Since it appears that other obstacles to acceptance of the plan for filing may exist, such as the lease the cooperative corporation would extend to the sponsor for the commercial space on the first floor of the premises, we do not direct issuance of a letter accepting the plan for filing but, instead, remand the matter to the Attorney-General for further consideration.
Accordingly, the judgment of the Supreme Court, New York County (C. Beauchamp Ciparick, J.), entered September 21, 1987, which denied and dismissed petitioners' article 78 petition, should be reversed, on the law, without costs or disbursements, the petition reinstated and the same granted to the extent of remanding the matter to the Attorney-General for further consideration, not inconsistent herewith, of the proposed offering as an eviction plan.
. 13 NYCRR 18.5 (e) (6) (vi) (c) requires, in an offering plan: "a representation that no subscriber counted for purposes of declaring the plan effective is the sponsor or the selling agent, or is a principal of the sponsor or the selling agent or is related to the sponsor or the selling agent or to any principal of the sponsor or the selling agent by blood, marriage, or adoption, or as a business associate, an employee, a shareholder or a limited partner."

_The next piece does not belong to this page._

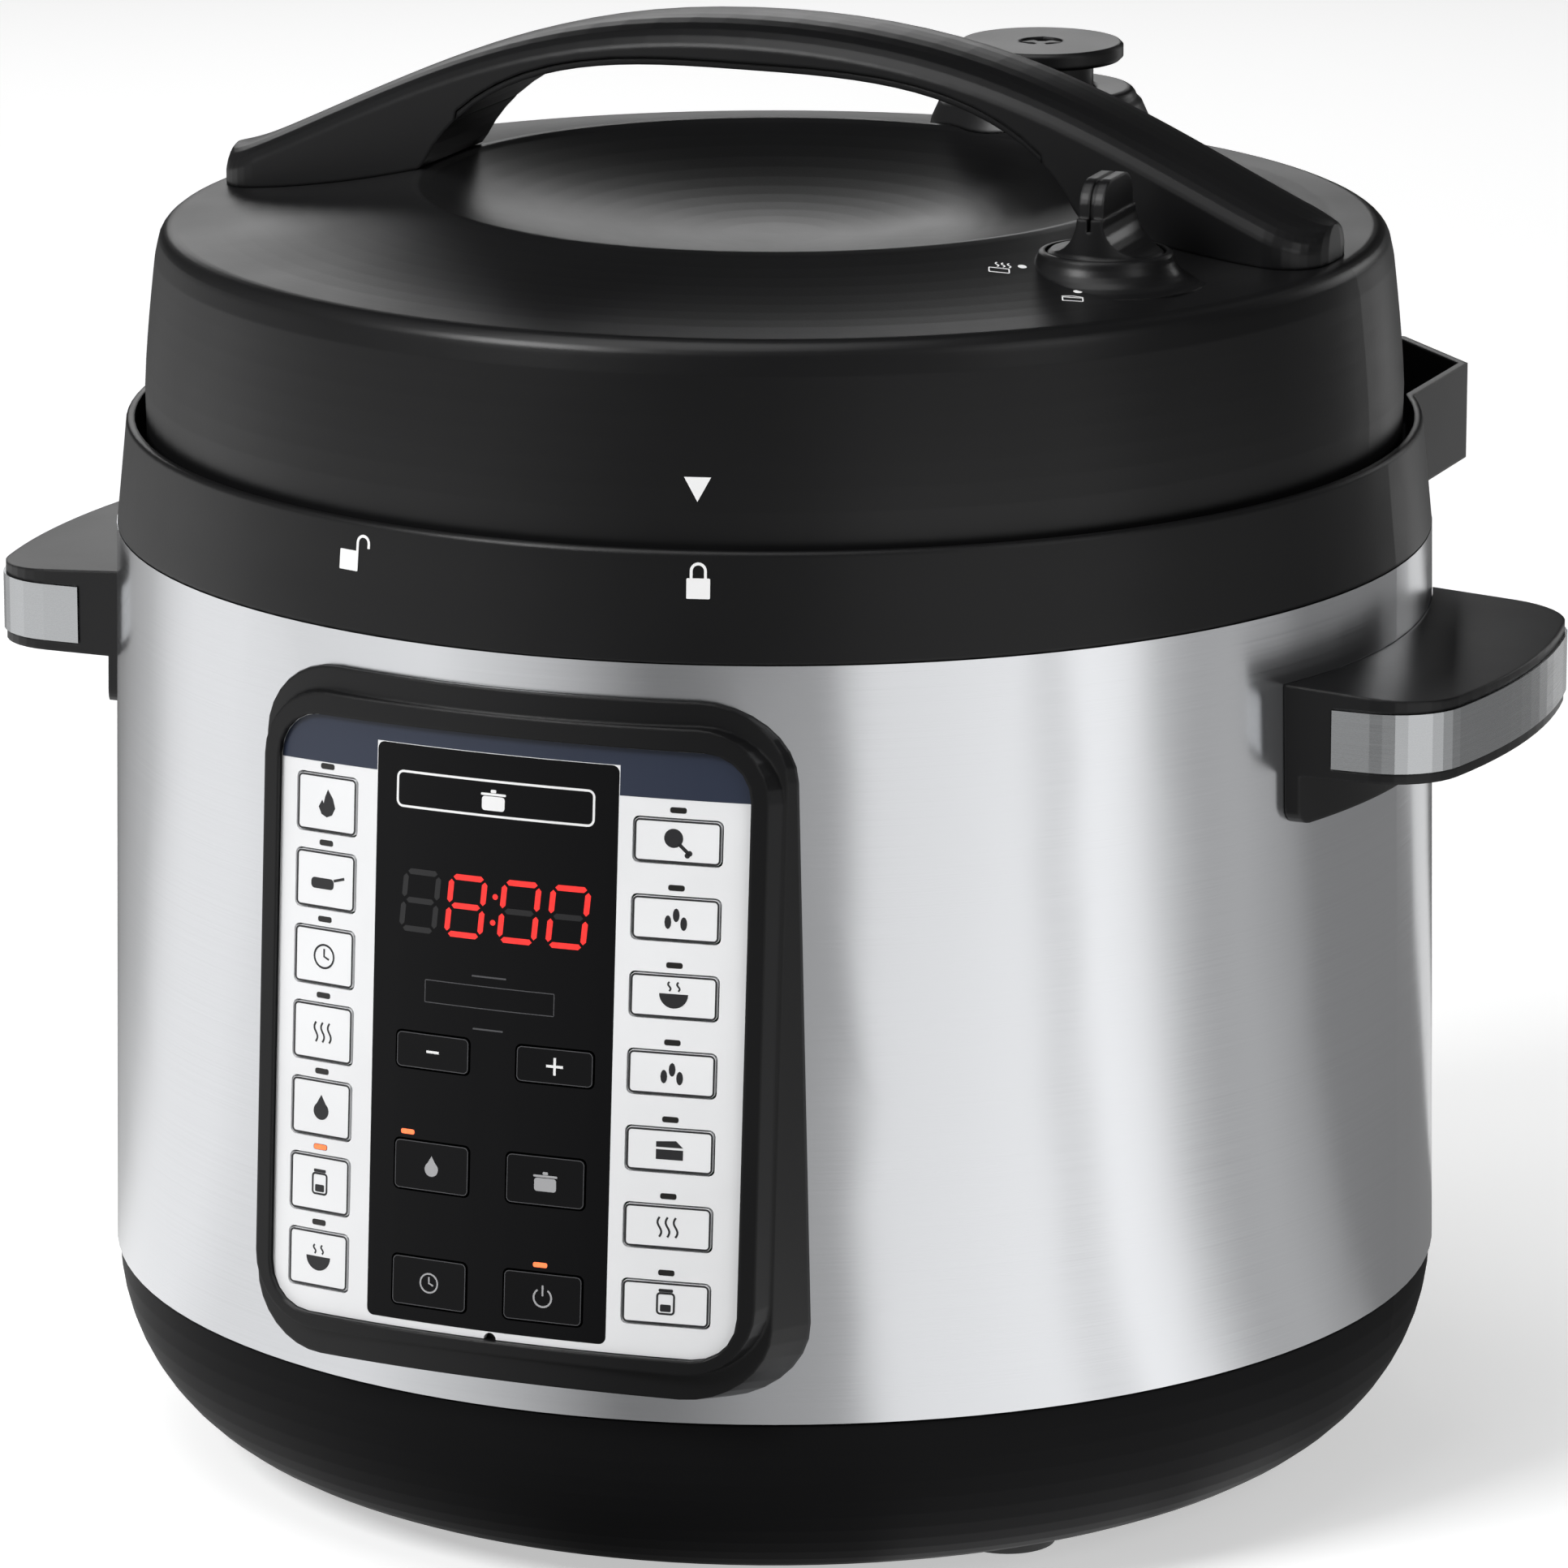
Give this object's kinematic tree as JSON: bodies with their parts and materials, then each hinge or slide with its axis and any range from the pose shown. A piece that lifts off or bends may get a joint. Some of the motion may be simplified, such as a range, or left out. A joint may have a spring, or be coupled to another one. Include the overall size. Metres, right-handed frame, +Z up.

. Petitioners challenge the Attorney-General's contention that, subject to only two exceptions, eligible senior citizens and eligible disabled persons, he "has uniformly and historically read the statutory provision that 'at least fifty-one percent of the bona fide tenants in occupancy of all dwelling units in the building' to mean that the denominator for the fraction must be constituted of 'all dwelling units' in the building which are occupied." (Emphasis in original.) This record does indeed contain evidence that raises issues of fact as to whether the Attorney-General has uniformly and reasonably applied his rules and regulations, as well as administrative policy, in this regard.